I find it necessary for my own spiritual well-being to remember the history of the fundamentalist movement in particular. I was surrounded in my youth by people for whom painful memories of spiritual and theological battles were still very vivid. Many of them had left denominations and had been evicted from church buildings where they had served faithfully. They had seen schools and agencies they loved come under the influence of strange theological teachings. They had experienced the loss of "goods and kindred" because they refused to compromise their convictions.
I certainly entertain no illusion that the stories of their struggles were inerrant in all details. Nor do I deem it healthy to nurture past hurts in such a way that I insist on waging battles that no longer need to be fought.

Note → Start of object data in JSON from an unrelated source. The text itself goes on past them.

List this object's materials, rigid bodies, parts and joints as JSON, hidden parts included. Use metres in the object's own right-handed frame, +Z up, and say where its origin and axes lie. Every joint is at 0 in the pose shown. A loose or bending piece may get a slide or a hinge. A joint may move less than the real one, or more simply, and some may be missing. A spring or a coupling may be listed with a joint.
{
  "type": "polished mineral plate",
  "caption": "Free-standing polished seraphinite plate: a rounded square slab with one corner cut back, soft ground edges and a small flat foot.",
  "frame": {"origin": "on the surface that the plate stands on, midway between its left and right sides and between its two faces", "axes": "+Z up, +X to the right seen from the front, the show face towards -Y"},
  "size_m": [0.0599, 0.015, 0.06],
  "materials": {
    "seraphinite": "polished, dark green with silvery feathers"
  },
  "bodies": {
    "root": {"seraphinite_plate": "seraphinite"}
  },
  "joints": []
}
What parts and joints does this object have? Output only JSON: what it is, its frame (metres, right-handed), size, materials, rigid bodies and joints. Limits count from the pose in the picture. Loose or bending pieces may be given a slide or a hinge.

David Hubbard, the late president of Fuller Seminary, had a nice way of making this point. He said we evangelicals should look at the battles fought by previous generations in much the same way that American citizens honor the memories of those who fought in the Revolutionary War. "I can go to Bunker Hill," he said, "and feel patriotic, even though I have no animosity toward the present-day British."

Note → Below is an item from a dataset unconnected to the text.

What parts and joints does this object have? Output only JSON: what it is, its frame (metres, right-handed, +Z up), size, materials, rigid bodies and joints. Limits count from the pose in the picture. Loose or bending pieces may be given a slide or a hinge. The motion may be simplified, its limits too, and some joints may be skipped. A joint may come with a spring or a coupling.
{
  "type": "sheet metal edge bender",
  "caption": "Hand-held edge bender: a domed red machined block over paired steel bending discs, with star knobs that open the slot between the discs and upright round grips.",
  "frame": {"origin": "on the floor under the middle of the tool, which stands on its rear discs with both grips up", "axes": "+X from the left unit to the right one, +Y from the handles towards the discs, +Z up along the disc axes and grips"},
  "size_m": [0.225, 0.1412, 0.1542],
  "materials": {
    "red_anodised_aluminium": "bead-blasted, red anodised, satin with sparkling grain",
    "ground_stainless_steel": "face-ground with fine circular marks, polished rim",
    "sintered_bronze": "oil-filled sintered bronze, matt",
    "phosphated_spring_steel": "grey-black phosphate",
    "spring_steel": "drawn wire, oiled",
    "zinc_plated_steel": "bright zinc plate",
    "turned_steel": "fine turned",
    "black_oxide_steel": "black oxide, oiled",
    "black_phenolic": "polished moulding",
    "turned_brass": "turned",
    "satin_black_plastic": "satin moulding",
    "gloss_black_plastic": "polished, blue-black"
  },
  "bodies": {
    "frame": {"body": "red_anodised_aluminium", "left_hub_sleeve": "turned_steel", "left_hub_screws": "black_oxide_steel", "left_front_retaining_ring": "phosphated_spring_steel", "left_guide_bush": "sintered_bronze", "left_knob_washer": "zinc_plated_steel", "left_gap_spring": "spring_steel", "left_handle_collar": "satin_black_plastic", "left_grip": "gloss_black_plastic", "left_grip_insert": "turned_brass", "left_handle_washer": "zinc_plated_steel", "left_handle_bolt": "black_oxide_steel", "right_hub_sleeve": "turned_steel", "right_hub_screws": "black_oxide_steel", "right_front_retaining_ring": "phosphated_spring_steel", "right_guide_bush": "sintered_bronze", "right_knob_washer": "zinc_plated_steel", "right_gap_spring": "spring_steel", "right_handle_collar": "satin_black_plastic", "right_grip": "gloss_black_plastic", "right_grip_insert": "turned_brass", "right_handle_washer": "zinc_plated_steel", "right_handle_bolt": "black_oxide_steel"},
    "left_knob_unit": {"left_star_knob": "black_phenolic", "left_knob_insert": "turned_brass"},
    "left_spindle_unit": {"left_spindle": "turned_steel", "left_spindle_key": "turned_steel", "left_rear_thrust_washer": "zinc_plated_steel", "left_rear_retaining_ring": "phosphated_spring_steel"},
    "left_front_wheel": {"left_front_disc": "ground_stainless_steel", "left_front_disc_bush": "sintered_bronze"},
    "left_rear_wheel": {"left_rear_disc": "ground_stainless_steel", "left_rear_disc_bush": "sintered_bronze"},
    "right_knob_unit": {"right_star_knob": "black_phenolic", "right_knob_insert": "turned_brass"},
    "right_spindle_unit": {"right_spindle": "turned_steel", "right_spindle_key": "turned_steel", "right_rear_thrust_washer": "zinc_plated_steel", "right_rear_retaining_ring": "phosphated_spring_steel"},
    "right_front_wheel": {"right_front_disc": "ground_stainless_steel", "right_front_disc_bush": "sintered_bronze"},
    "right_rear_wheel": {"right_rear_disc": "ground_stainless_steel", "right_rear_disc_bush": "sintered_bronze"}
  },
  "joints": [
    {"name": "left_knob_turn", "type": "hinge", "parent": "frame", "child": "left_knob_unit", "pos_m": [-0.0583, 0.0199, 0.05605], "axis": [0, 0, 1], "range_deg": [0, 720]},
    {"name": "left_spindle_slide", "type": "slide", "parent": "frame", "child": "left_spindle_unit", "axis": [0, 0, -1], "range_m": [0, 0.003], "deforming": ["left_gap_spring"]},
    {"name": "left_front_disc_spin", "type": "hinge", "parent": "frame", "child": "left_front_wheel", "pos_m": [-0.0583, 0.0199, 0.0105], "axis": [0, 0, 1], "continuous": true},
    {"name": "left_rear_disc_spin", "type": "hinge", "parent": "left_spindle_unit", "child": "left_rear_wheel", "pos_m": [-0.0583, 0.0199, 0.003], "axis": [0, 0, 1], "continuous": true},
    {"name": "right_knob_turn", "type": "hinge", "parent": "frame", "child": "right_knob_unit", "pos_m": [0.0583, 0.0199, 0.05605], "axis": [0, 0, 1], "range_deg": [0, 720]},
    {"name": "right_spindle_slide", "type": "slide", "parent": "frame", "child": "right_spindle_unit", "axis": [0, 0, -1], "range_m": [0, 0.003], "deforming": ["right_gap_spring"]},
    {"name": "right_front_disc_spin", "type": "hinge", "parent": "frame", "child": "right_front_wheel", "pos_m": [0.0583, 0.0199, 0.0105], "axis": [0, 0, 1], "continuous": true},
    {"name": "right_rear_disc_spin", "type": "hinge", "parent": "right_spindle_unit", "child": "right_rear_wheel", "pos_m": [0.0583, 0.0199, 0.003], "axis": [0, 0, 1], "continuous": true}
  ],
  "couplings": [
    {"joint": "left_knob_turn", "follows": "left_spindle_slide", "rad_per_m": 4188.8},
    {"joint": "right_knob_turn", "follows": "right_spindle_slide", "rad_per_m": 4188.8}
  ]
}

Dr. Hubbard's image is an instructive one. Clearly it is important to remember our spiritual ancestors and to learn from their strengths and their weaknesses. But we do remember them as ancestors, as people who attempted to be faithful under conditions very different from our own context. We contemporary evangelicals must continue to visit our Bunker Hills. But the point of those visits is not to live in the past but to find new ways of engaging the present, knowing that to do so will require us to work together with—and learn important lessons from—Christian fellow travelers who regularly take their own detours, visiting very different shrines.
Excerpted from The Smell of Sawdust: What Evangelicals Can Learn from Their Fundamentalist Heritage, by Richard J. Mouw.
Copyright © 2000 Richard J. Mouw. Used by permission of Zondervan Publishing House.
Related Elsewhere
Be sure to read today's related article, "The New Scarlet Letter" by Wheaton College theology professor Vincent Bacote.
The Smell of Sawdust can be purchased through Amazon.com and other book retailers, as can Joel Carpenter's Revive Us Again and George Marsden's Fundamentalism and American Culture.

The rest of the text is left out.